What disappeared from screens and airwaves

The impact has stretched across television, radio and digital services. Flagship programs including 7.30, AM, PM, The World Today and Radio National Breakfast were among the shows affected. ABC’s 7pm television bulletin was dropped from the evening schedule, with other content such as Australian Story and episodes of Hard Quiz used to fill the gap. A Hard Quiz: Battle of the Networks special also moved into the slot normally occupied by 7.30.

Not everything vanished from the schedule. The Weekly with Charlie Pickering was still able to air in its regular timeslot because it is prerecorded and independently produced, with most of its staff not directly employed by the ABC. On the news channel, local coverage was reduced largely to major set-piece events such as Tim Ayres’ National Press Club address, as well as live feeds from parliament and Question Time.

On radio, the shift was equally striking. ABC Sydney presenter Hamish Macdonald warned audiences shortly before 11am that different programming would follow, including BBC World Service content. On ABC Melbourne, Raf Epstein told listeners that the usual breakfast, Conversation Hour and morning programming would not be heard during the industrial action. Triple J presenters Lucy Smith and Jack James also used their sign-off to explain why normal programming was about to change, saying staff across the country were tools-down as part of the stoppage.

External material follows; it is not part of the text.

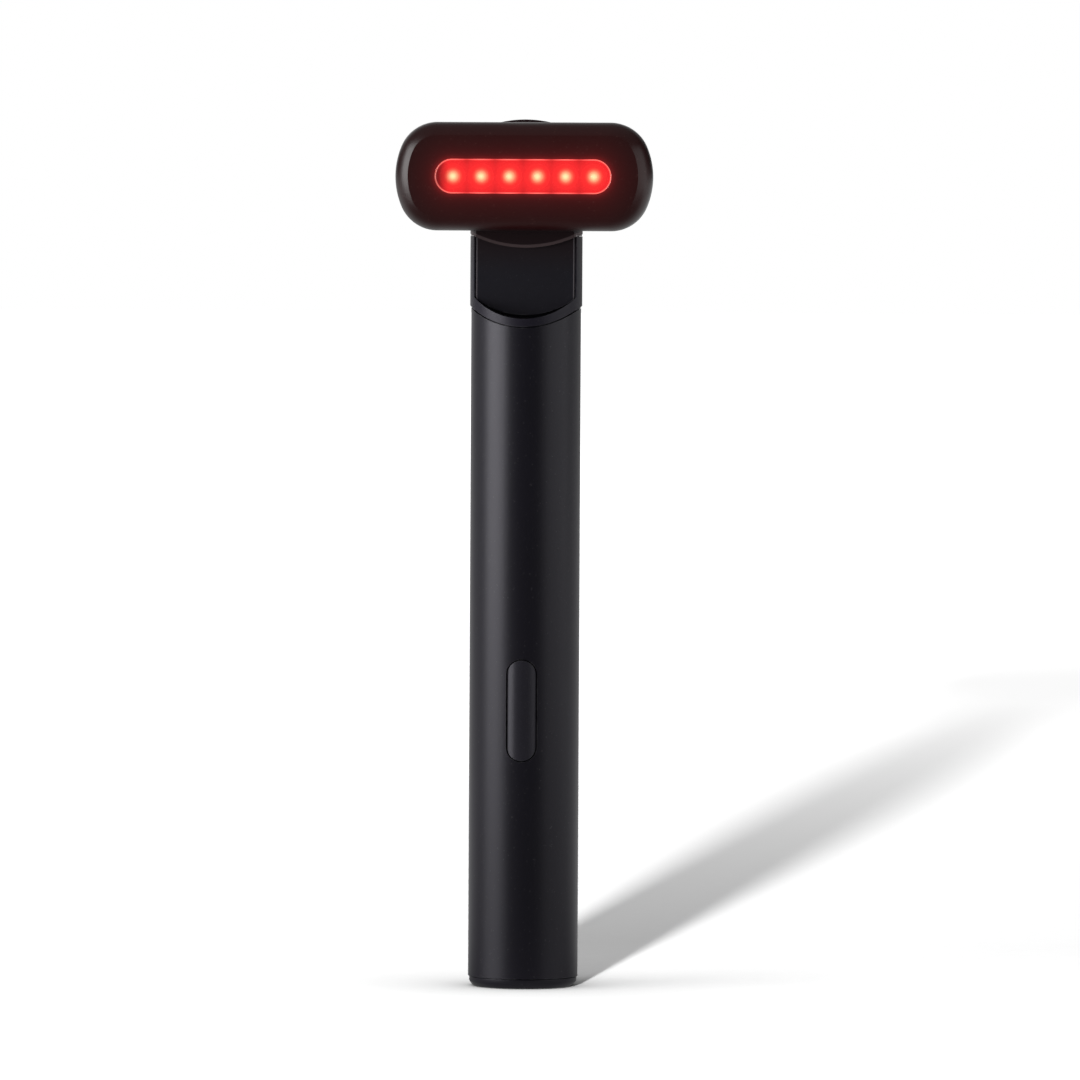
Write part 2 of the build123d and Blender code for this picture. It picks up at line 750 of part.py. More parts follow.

The result was a rare day in which audiences could see exactly how much of ABC’s daily rhythm depends on the journalists, producers, presenters and behind-the-scenes teams now pressing their case in this dispute.

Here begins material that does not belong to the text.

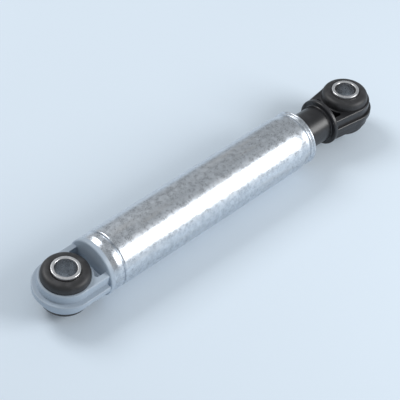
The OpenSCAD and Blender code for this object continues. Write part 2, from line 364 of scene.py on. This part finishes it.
def cage_plastic(colour):
    """Natural white plastic, slightly waxy and stained by grease."""
    finish = Finish("cage_plastic", Specular_IOR_Level=0.5)
    stain = finish.noise(180, 3)
    skin = finish.noise(1800, 2)
    surface = finish.mix(finish.band(stain, 0.45, 0.75), colour, shade(colour, 0.72))
    return finish.feed(Base_Color=surface, Roughness=0.36 + 0.14 * stain,
                       Normal=finish.bump(skin, 0.008 * MM))


def greased_foam(colour):
    """Open foam soaked in grease: small pores, glossy where the grease stands."""
    finish = Finish("greased_foam", Specular_IOR_Level=0.5)
    sockets = {"Vector": finish.place, "Scale": 1400.0}
    pores = finish.node("TexVoronoi", {"feature": "F1"}, sockets, "Distance")
    grease = finish.noise(300, 3)
    # The pore hollows are painted darker, down to half the colour at their centres: painted shade in
    # the pores.
    surface = finish.mix(finish.band(pores, 0.2, 0.6), shade(colour, 0.5), colour)
    return finish.feed(Base_Color=surface, Roughness=0.30 + 0.35 * grease,
                       Normal=finish.bump(pores, 0.10 * MM))


def ring_plastic(colour):
    """Dark grey plastic with a fine moulded grain."""
    finish = Finish("ring_plastic", Specular_IOR_Level=0.5)
    cloud = finish.noise(300, 3)
    skin = finish.noise(1800, 2)
    surface = finish.mix(cloud, shade(colour, 0.8), shade(colour, 1.5))
    return finish.feed(Base_Color=surface, Roughness=0.38 + 0.14 * cloud,
                       Normal=finish.bump(skin, 0.010 * MM))


def floor_paint(colour):
    """Matt pale paper with a barely visible cloud."""
    finish = Finish("floor_paint", Specular_IOR_Level=0.2)
    cloud = finish.noise(6, 2)
    surface = finish.mix(cloud, shade(colour, 0.985), shade(colour, 1.015))
    return finish.feed(Base_Color=surface, Roughness=0.85 + 0.05 * cloud)


def arc(centre, radius, start, end, steps):
    """Points on a circle about centre, as its angle runs from start to end degrees."""
    angle = np.radians(np.linspace(start, end, steps))
    return np.column_stack((centre[0] + radius * np.cos(angle),
                            centre[1] + radius * np.sin(angle)))


def ease(x0, r0, x1, r1, steps):
    """A half cosine wave from (x0, r0) to (x1, r1), level at both ends."""
    t = np.linspace(0, 1, steps)
    return np.column_stack((x0 + (x1 - x0) * t,
                            r0 + (r1 - r0) * (1 - np.cos(np.pi * t)) / 2))


def groove(x, r, width, depth, steps):
    """A half sine wave below the radius r, from x over the width."""
    t = np.linspace(0, 1, steps)
    return np.column_stack((x + width * t, r - depth * np.sin(np.pi * t)))


def turned_surface(loop, segments):
    """The ring-shaped surface that a closed loop of (radius, height) points sweeps about
    Z: a point is (r cos a, r sin a, h), with the angle a in even steps. The loop runs
    anticlockwise, and each quad joins two neighbours on it at two neighbouring angles."""
    angle = np.arange(segments) * (2 * np.pi / segments)
    radius, height = loop[:, :1], loop[:, 1:]
    points = np.stack((radius * np.cos(angle), radius * np.sin(angle),
                       height + 0 * angle), axis=-1).reshape(-1, 3)
    row, column = np.meshgrid(np.arange(len(loop)), np.arange(segments), indexing="ij")
    next_row, next_column = (row + 1) % len(loop), (column + 1) % segments
    quads = np.stack((row * segments + column, row * segments + next_column,
                      next_row * segments + next_column, next_row * segments + column),
                     axis=-1).reshape(-1, 4)
    return points, quads


def without_repeats(loop):
    """The loop without points that repeat the one before."""
    step = np.linalg.norm(loop - np.roll(loop, 1, axis=0), axis=1)
    return loop[step > 1e-7]


def add_turned(name, loop, segments, place, body, material):
    """Makes the piece that a loop sweeps, set in place by a matrix, smooth but for its
    sharp corners, and lets it ride on its body."""
    points, quads = turned_surface(without_repeats(loop), segments)
    turn = np.array(place.to_3x3())
    mesh = bpy.data.meshes.new(name)
    mesh.from_pydata((points @ turn.T + np.array(place.translation)).tolist(), [],
                     quads.tolist())
    mesh.shade_smooth()
    mesh.set_sharp_from_angle(angle=math.radians(38))
    mesh.materials.append(material)
    piece = bpy.data.objects.new(name, mesh)
    bpy.context.scene.collection.objects.link(piece)
    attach(piece, body)
    return piece


def tube_outline(sizes):
    """The tube's outside as (place along the tube, radius): drawn in behind the disc, a
    groove and its shoulder, the plain body, drawn in at the mouth, then groove, bead,
    shallow groove and lip."""
    radius = TUBE_HIGH.y
    band_r = radius - sizes.foot_band_h
    band_x = TUBE_LOW.x + sizes.foot_taper_l
    groove_x = band_x + sizes.foot_band_w
    lip_x = TUBE_HIGH.x - sizes.lip_w
    outer_groove_x = lip_x - sizes.groove_w
    bead_x = outer_groove_x - sizes.bead_w
    neck_x = bead_x - sizes.groove_w
    neck_r = radius - sizes.mouth_taper_h
    crest_r = neck_r - sizes.bead_sink
    return np.vstack((
        ease(TUBE_LOW.x, radius - sizes.foot_taper_h, band_x, band_r, 24),
        groove(groove_x, band_r, sizes.groove_w, sizes.groove_h, 16),
        arc((groove_x + sizes.groove_w + sizes.shoulder, radius - sizes.shoulder),
            sizes.shoulder, 150, 90, 10),
        ease(neck_x - sizes.mouth_taper_l, radius, neck_x, neck_r, 24),
        groove(neck_x, neck_r, sizes.groove_w, sizes.groove_h, 16),
        arc((bead_x + sizes.bead_w / 2, crest_r), sizes.bead_w / 2, 150, 30, 12),
        groove(outer_groove_x, neck_r, sizes.groove_w, sizes.groove_h / 2, 12),
        arc((lip_x + sizes.lip_w / 2, crest_r), sizes.lip_w / 2, 150, 0, 16)))


def bush_loop(sizes, top, outer_r, sleeve_r):
    """The rubber's section: a straight waist, and above and below it a dome on a
    superellipse from the ring's face in to the crest round the sleeve."""
    crest_r = sleeve_r + sizes.crest_w
    power = 2 / sizes.fullness
    angle = np.linspace(0, np.pi / 2, 40)
    dome = np.column_stack((
        crest_r + (outer_r - crest_r) * np.cos(angle) ** power,
        sizes.foot + (top - sizes.foot) * np.sin(angle) ** power))
    crest = arc((crest_r, top - sizes.crest_w), sizes.crest_w - sizes.play, 90, 180, 10)
    half = np.vstack(([[sizes.waist_r, sizes.foot]], dome, crest))
    return np.vstack((half[::-1] * (1, -1), half))


def sleeve_loop(sizes, top, outer_r):
    """The sleeve's section: a rectangle whose four corners are quarter circles."""
    edge = sizes.sleeve_edge
    high = np.vstack((arc((outer_r - edge, top - edge), edge, 0, 90, 7),
                      arc((sizes.bolt_r + edge, top - edge), edge, 90, 180, 7)))
    return np.vstack((high, high[::-1] * (1, -1)))


def give_finish(node, material):
    """Puts a material on a CAD node's own object."""
    mesh = frame["nodes"][node].data
    mesh.materials.clear()
    mesh.materials.append(material)


def softbox(name, direction, distance, size, power):
    """A square lamp at a distance from the object's middle, which faces it."""
    lamp = bpy.data.lights.new(name, "AREA")
    lamp.shape = "SQUARE"
    lamp.size = size
    lamp.energy = power
    box = bpy.data.objects.new(name, lamp)
    outward = Vector(direction).normalized()
    box.location = Vector(bpy.context.scene.damper_stage.aim) + distance * outward
    box.rotation_euler = outward.to_track_quat("Z", "Y").to_euler()
    bpy.context.scene.collection.objects.link(box)


def eye_places():
    """Name of each eye with its housing body, its sleeve's body and its place."""
    upper = Matrix.Translation((UPPER_X, 0, 0)) @ Matrix.Rotation(TURNED, 4, "X")
    return (("lower", "housing", "lower_bolt_sleeve", Matrix.Identity(4)),
            ("upper", "plunger", "upper_bolt_sleeve", upper))


class DAMPER_OT_tube(bpy.types.Operator):
    """Rolls the zinc plated tube"""
    bl_idname = "damper.tube"
    bl_label = "Tube"

    def execute(self, context):
        sizes = context.scene.damper_tube
        outside = tube_outline(sizes)
        inside = outside[::-1] - (0, sizes.wall)
        loop = np.vstack((outside, inside))[:, ::-1]
        along_x = Matrix(((0, 0, 1), (1, 0, 0), (0, 1, 0))).to_4x4()
        material = zinc_steel(context.scene.damper_finishes.zinc)
        piece = add_turned("rolled_tube", loop, sizes.segments, along_x, "housing",
                           material)
        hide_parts("tube")
        return {"FINISHED"}


class DAMPER_OT_bushes(bpy.types.Operator):
    """Moulds the two rubber bushes"""
    bl_idname = "damper.bushes"
    bl_label = "Rubber bushes"

    def execute(self, context):
        sizes = context.scene.damper_bush
        loop = bush_loop(sizes, BUSH_HIGH.z, BUSH_HIGH.x, SLEEVE_HIGH.x)
        material = rubber(context.scene.damper_finishes.rubber)
        for eye, body, _, place in eye_places():
            piece = add_turned(f"{eye}_rubber_bush", loop, sizes.segments, place, body,
                               material)
            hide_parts(f"{eye}_bush")
        return {"FINISHED"}


class DAMPER_OT_sleeves(bpy.types.Operator):
    """Turns the two steel sleeves"""
    bl_idname = "damper.sleeves"
    bl_label = "Steel sleeves"

    def execute(self, context):
        sizes = context.scene.damper_bush
        colour = context.scene.damper_finishes.sleeve
        loop = sleeve_loop(sizes, SLEEVE_HIGH.z, SLEEVE_HIGH.x)
        for eye, _, body, place in eye_places():
            material = sleeve_steel(f"{eye}_sleeve_steel", colour, place)
            piece = add_turned(f"{eye}_steel_sleeve", loop, sizes.segments, place, body,
                               material)
            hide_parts(f"{eye}_sleeve")
        return {"FINISHED"}


class DAMPER_OT_mouldings(bpy.types.Operator):
    """Finishes the grey lower eye and the black plunger"""
    bl_idname = "damper.mouldings"
    bl_label = "Moulded eyes"

    def execute(self, context):
        finishes = context.scene.damper_finishes
        give_finish("lower_eye", grey_plastic(finishes.grey_plastic))
        give_finish("plunger", black_plastic(finishes.black_plastic))
        return {"FINISHED"}


class DAMPER_OT_friction_parts(bpy.types.Operator):
    """Finishes the cage, the foam lining and the stop ring inside the tube"""
    bl_idname = "damper.friction_parts"
    bl_label = "Friction parts"

    def execute(self, context):
        finishes = context.scene.damper_finishes
        shells = cage_plastic(finishes.cage)
        give_finish("cage_top", shells)
        give_finish("cage_bottom", shells)
        give_finish("friction_lining", greased_foam(finishes.foam))
        give_finish("stop_ring", ring_plastic(finishes.ring))
        return {"FINISHED"}


class DAMPER_OT_stage(bpy.types.Operator):
    """Sets floor, soft lamps, surroundings and camera"""
    bl_idname = "damper.stage"
    bl_label = "Stage"

    def execute(self, context):
        scene = context.scene
        stage = scene.damper_stage
        floor_mesh = bpy.data.meshes.new("floor")
        reach = 3.0
        level = TUBE_LOW.z
        corners = [(-reach, -reach, level), (reach, -reach, level),
                   (reach, reach, level), (-reach, reach, level)]
        floor_mesh.from_pydata(corners, [], [(0, 1, 2, 3)])
        floor_mesh.materials.append(floor_paint(stage.floor))
        floor = bpy.data.objects.new("floor", floor_mesh)
        scene.collection.objects.link(floor)
        softbox("key_softbox", (0.53, -0.69, 0.50), 0.80, 0.42, stage.key_power)
        softbox("back_softbox", (-0.20, 0.80, 0.90), 0.90, 0.40, stage.fill_power)
        world = bpy.data.worlds.new("surroundings")
        world.use_nodes = True
        air = world.node_tree.nodes["Background"]
        air.inputs["Color"].default_value = (0.93, 0.97, 1.0, 1.0)
        air.inputs["Strength"].default_value = stage.world
        scene.world = world
        self.add_camera(scene, stage)
        scene.view_settings.view_transform = "Standard"
        return {"FINISHED"}

    def add_camera(self, scene, stage):
        """A camera at a heading, an elevation and a distance from its aim. Its right and
        up axes are turned by the roll about the line of sight."""
        flat = math.cos(stage.elevation)
        outward = Vector((flat * math.cos(stage.heading), flat * math.sin(stage.heading),
                          math.sin(stage.elevation)))
        level = Vector((-math.sin(stage.heading), math.cos(stage.heading), 0))
        above = outward.cross(level)
        right = math.cos(stage.roll) * level + math.sin(stage.roll) * above
        up = math.cos(stage.roll) * above - math.sin(stage.roll) * level
        lens = bpy.data.cameras.new("camera")
        lens.lens = stage.lens
        lens.sensor_width = 36
        lens.clip_start = 0.01
        camera = bpy.data.objects.new("camera", lens)
        turn = Matrix((right, up, outward)).transposed().to_4x4()
        camera.matrix_world = Matrix.Translation(
            Vector(stage.aim) + stage.distance * outward) @ turn
        scene.collection.objects.link(camera)
        scene.camera = camera


OPERATORS = (DAMPER_OT_tube, DAMPER_OT_bushes, DAMPER_OT_sleeves, DAMPER_OT_mouldings,
             DAMPER_OT_friction_parts, DAMPER_OT_stage)
GROUPS = {"damper_tube": TubeSizes, "damper_bush": BushSizes,
          "damper_finishes": Finishes, "damper_stage": StageSettings}


class DAMPER_PT_panel(bpy.types.Panel):
    """Lists the damper's operators and settings"""
    bl_label = "Damper"
    bl_idname = "DAMPER_PT_panel"
    bl_space_type = "VIEW_3D"
    bl_region_type = "UI"
    bl_category = "Damper"

    def draw(self, context):
        for operator in OPERATORS:
            self.layout.operator(operator.bl_idname)
        for attribute in GROUPS:
            group = getattr(context.scene, attribute)
            box = self.layout.box()
            for name in group.__annotations__:
                box.prop(group, name)


def register():
    for attribute, group in GROUPS.items():
        bpy.utils.register_class(group)
        setattr(bpy.types.Scene, attribute, PointerProperty(type=group))
    for shown in (*OPERATORS, DAMPER_PT_panel):
        bpy.utils.register_class(shown)


def unregister():
    for shown in reversed((*OPERATORS, DAMPER_PT_panel)):
        bpy.utils.unregister_class(shown)
    for attribute, group in reversed(GROUPS.items()):
        delattr(bpy.types.Scene, attribute)
        bpy.utils.unregister_class(group)


def main():
    register()
    bpy.ops.damper.tube()
    bpy.ops.damper.bushes()
    bpy.ops.damper.sleeves()
    bpy.ops.damper.mouldings()
    bpy.ops.damper.friction_parts()
    bpy.ops.damper.stage()


if __name__ == "__main__":
    main()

Management response and the bigger pressure on the ABC

ABC managing director Hugh Marks apologised to audiences and staff, describing the strike as “very unfortunate”. He said the broadcaster would continue maintaining some services by using BBC content where appropriate, but acknowledged those services would not match the standard the organisation aims to provide. Marks also said he sympathised with some concerns around capped pay and insecure short-term contracts, even as management and unions remain divided on how those issues should be resolved.

The Media, Entertainment and Arts Alliance has argued that the latest offer remains below inflation in real terms and does not seriously solve the ABC’s structural workplace issues. Staff representatives have also pointed to an over-reliance on fixed-term and casual arrangements, saying too many employees remain uncertain about whether they will still have work once current contracts end.

That matters beyond an internal payroll dispute. The ABC remains one of Australia’s most visible and trusted public institutions, particularly during major news events, national emergencies and election cycles. A strike that removes local bulletins, current affairs shows and regular radio services even for a single day carries symbolic force. It shows how tense the relationship between management and staff has become, and how central newsroom and production workers are to the broadcaster’s daily public service role. Coverage from ABC News has also underlined the broadcaster’s position that emergency broadcasting will continue despite the stoppage.

For now, the immediate story is the disruption itself: BBC content on ABC screens, repeat television replacing live local coverage, and radio audiences hearing unusual filler instead of their normal bulletins. But beneath that disruption sits the more important issue that drove the walkout in the first place. Staff are signalling that pay, progression and secure employment can no longer be pushed to the side. When normal programming returns, those tensions will still be there, and the pressure on both management and unions to find a deal is likely to intensify rather than fade.